Just picked up some the other day at the supermarket, lard for $2.29 a pound, no after open refrigeration required. You may have to ask the manager where to find it, but it's usually in all supermarkets hidden somewhere near the oils. It's the only thing my grandmother and mother ever used for everyday cooking. Non of the other oils even compare.
 
I used to collect cast iron-
Wagner
Griswold
Favorite
Puritan
and some brands few of you have ever heard of.
Had about 100 pieces.
Cleaned and seasoned every one of them.
Because the older brands like this had really smooth finishes, NO wire brushes, NO acids, NO bead blasting.
Oven cleaner is OK. Red Devil Lye is better.
After cleaning the gunk off, buy cheap vinegar in gallons, soak them in it to turn rust into a wipe away brown scum. Rinse, dry, and oil quickly!

Oil in thin coats, almost wiped dry. Put the heat to it- around 350-400 is enough. Heat slow and cool slow or learn to say warped or cracked.

Corn oil gives the prettiest color, but you must go slow with THIN coats so they don't gum.

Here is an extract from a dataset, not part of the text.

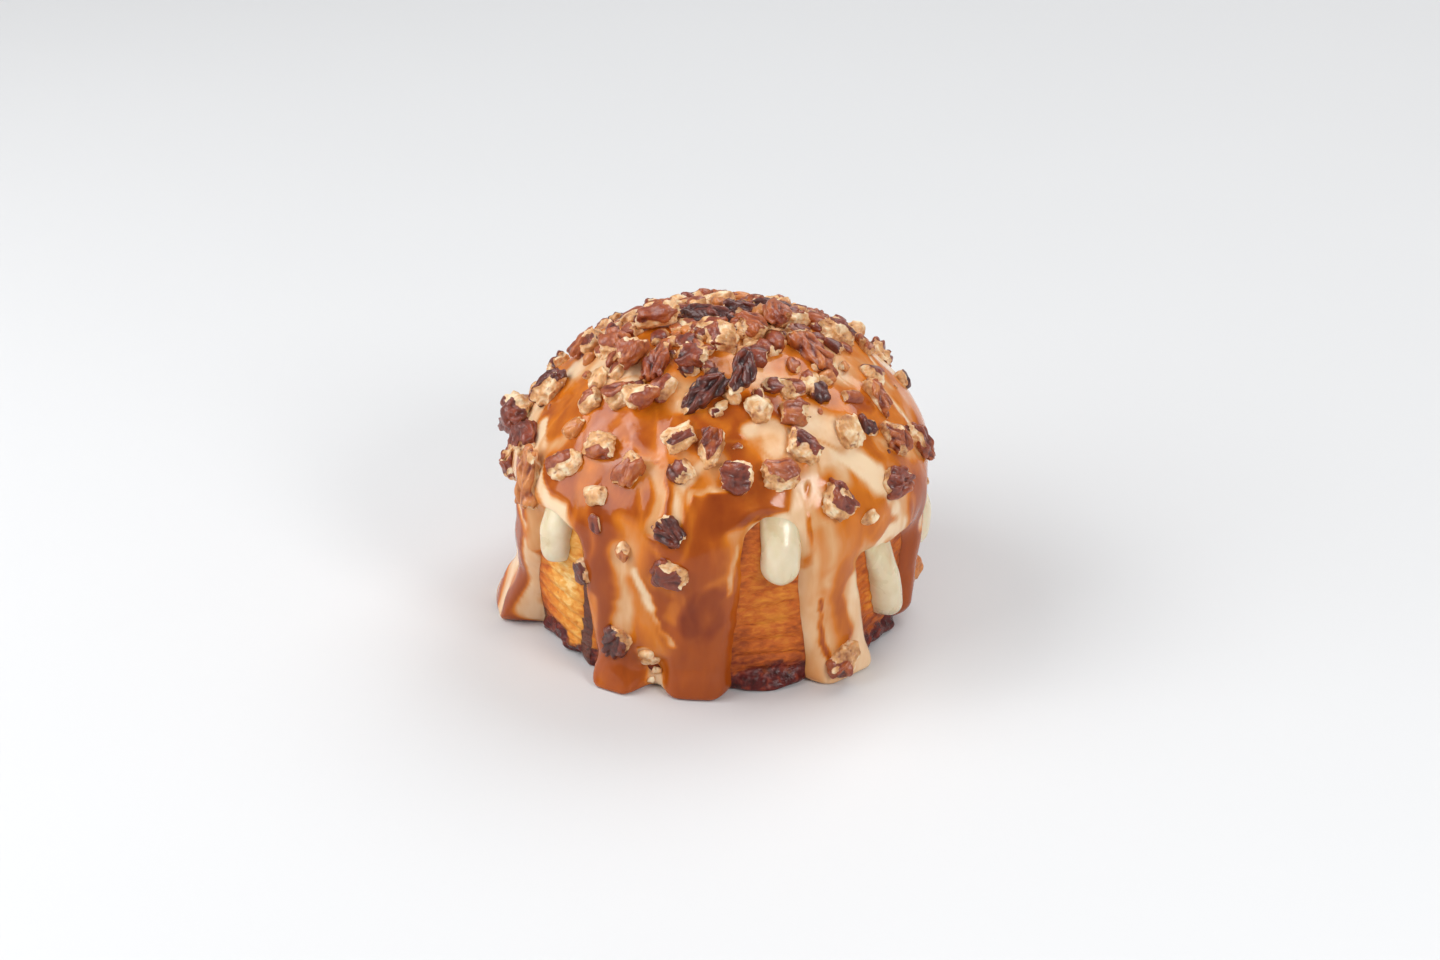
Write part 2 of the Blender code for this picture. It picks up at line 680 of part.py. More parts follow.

The trouble with lard, fat, and grease is possible salt content. Not good to have salt crystals imbedded in your seasoning. It never mattered in the old days when Granny cranked it every day, but you once-a-monthers will get some rust under your pretty seasoning. ;)

DO use linseed oil on pieces you don't cook with like doorstops and such. Baked/burned linseed oil is the "japanned" finish found on old tools. Black and very pretty and extremely durable.